IT IS not the crime that depresses me; that has always been with us. It is the nature of the crime.


Brazen, shameless, carried out in plain sight by young men, and now often women, who imagine that they are untouchable.


We are beset by a mini crime wave in my corner of West London. We’ve had the odd mugging – singer Aled Jones was robbed of his £17,000 Rolex by a teenager with a machete – but shoplifting is rife.


They walk in, rifle the shelves and leave calmly with their plunder. They are seldom challenged. Staff might be frightened or intimidated but, in any case, they are under instructions not to confront the robbers.


My wife recently saw a security guard preventing a woman leaving our local Marks and Spencer with stolen food. She resisted, tried to flee. He detained her, vigorously but not dangerously.


The guard was berated by a manager of the store, who said: “Stop! What are you doing? What will our customers think?”


Well, if they had asked me, he might have got a well-deserved round of applause.

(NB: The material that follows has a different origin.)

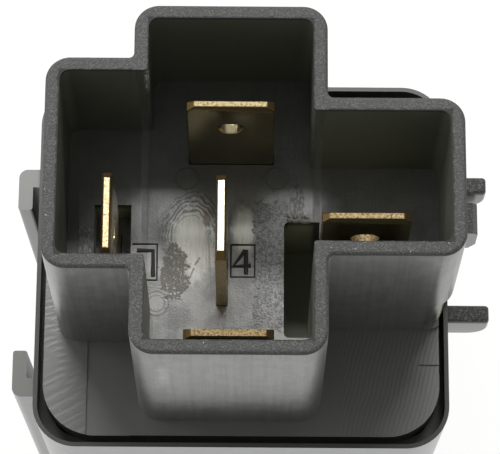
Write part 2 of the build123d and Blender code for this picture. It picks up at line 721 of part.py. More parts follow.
def make_resistor_leads():
    left_x, _, _ = blade_places()["terminal_left"]
    _, right_y, _ = blade_places()["terminal_right"]
    x = sum(right_leg_x()) / 2
    middle = column_x + resistor_x
    end0, end1 = middle - resistor_l / 2, middle + resistor_l / 2
    y, z = resistor_y, resistor_z
    left = wire(lead_d, (end0, y, z), (left_x + blade_t / 2, y, z))
    right = wire(lead_d, (end1, y, z), (x, y, z), (x, right_y + blade_t / 2, z))
    return [left, right]


def all_parts():
    return {
        "case": make_case(),
        "base": make_base(),
        "terminal_left": make_terminal_left(),
        "terminal_right": make_terminal_right(),
        "terminal_back": make_terminal_back(),
        "terminal_centre": make_terminal_centre(),
        "terminal_front": make_terminal_front(),
        "yoke": make_yoke(),
        "core": make_core(),
        "bobbin": make_bobbin(),
        "coil_winding": make_coil_winding(),
        "common_rivet": make_common_rivet(),
        "spring_rivets": make_spring_rivets(),
        "armature": make_armature(),
        "contact_spring": make_contact_spring(),
        "armature_rivets": make_armature_rivets(),
        "moving_contact": make_moving_contact(),
        "closed_contact": fixed_contact(nc_face_z, 1),
        "open_contact": fixed_contact(no_face_z, -1),
        "coil_lead_left": make_coil_lead_left(),
        "coil_lead_right": make_coil_lead_right(),
        "resistor_body": make_resistor_body(),
        "resistor_leads": make_resistor_leads(),
    }


os.makedirs("parts", exist_ok=True)
for name, shape in all_parts().items():
    if isinstance(shape, list):
        shape = Compound(children=[s.solid() for s in shape])
    export_step(shape, f"parts/{name}.step")
print("rim", rim_z, "floor", floor_z, "pole", round(pole_z, 3), "hinge y", yoke_back_y)
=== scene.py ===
"""Automotive relay with a cross-shaped plug shroud, dressed on its CAD frame. Metres; +Z runs to the tips."""

import json
import math

import bmesh
import bpy
from mathutils import Matrix, Vector

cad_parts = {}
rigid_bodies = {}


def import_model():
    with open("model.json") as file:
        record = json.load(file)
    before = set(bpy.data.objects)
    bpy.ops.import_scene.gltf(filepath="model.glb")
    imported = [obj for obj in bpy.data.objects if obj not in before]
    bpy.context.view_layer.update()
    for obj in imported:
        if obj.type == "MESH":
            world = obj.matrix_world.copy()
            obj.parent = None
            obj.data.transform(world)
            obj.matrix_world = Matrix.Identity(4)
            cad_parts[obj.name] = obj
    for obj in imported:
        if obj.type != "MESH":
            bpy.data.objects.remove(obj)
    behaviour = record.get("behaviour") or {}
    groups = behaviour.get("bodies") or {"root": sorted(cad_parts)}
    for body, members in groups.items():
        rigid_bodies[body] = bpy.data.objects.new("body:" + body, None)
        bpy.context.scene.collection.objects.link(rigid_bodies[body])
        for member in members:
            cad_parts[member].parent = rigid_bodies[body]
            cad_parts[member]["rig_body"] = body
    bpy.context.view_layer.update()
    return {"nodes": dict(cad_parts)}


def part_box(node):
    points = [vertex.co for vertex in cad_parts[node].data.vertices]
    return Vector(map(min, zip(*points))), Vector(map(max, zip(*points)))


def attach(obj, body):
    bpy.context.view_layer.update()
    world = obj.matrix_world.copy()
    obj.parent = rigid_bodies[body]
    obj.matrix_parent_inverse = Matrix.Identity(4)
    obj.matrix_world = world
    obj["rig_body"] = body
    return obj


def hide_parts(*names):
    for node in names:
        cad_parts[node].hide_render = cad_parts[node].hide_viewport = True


MM = 0.001

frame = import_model()

# Places on the relay
SHROUD_DEPTH = 12.4 * MM        # from the shroud's rim down to its floor
PLATE_RECESS = 0.3 * MM         # plate's top below the case's rim
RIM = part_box("base")[1].z
FLOOR = RIM - SHROUD_DEPTH
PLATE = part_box("case")[1].z - PLATE_RECESS
CASE_SIDE = 15.7 * MM           # half the case's width
COLUMN_X = -0.85 * MM           # middle of the shroud's front-to-back column
COLUMN_FRONT = -12.4 * MM       # its front face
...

A trader who owns an upmarket delicatessen saw a woman take a loaf of bread and a jar of preserve and when he told her to pay or put them back, she said: “Who’s going to stop me? No one’s going to stop me.” Then she walked out with the stolen goods.


It is a waste of time calling the police. They shut our police station two years ago and since then you seldom see beat patrols.


One shopkeeper told a local news website: “Basically, we are the police now.” Another said: “Theft is effectively legal now.”


Our branch of Whistles, a women’s clothing store, now operates a closed-door policy. You must ring a bell to seek admission and if you don’t look likely to loot the place, they let you in to buy something.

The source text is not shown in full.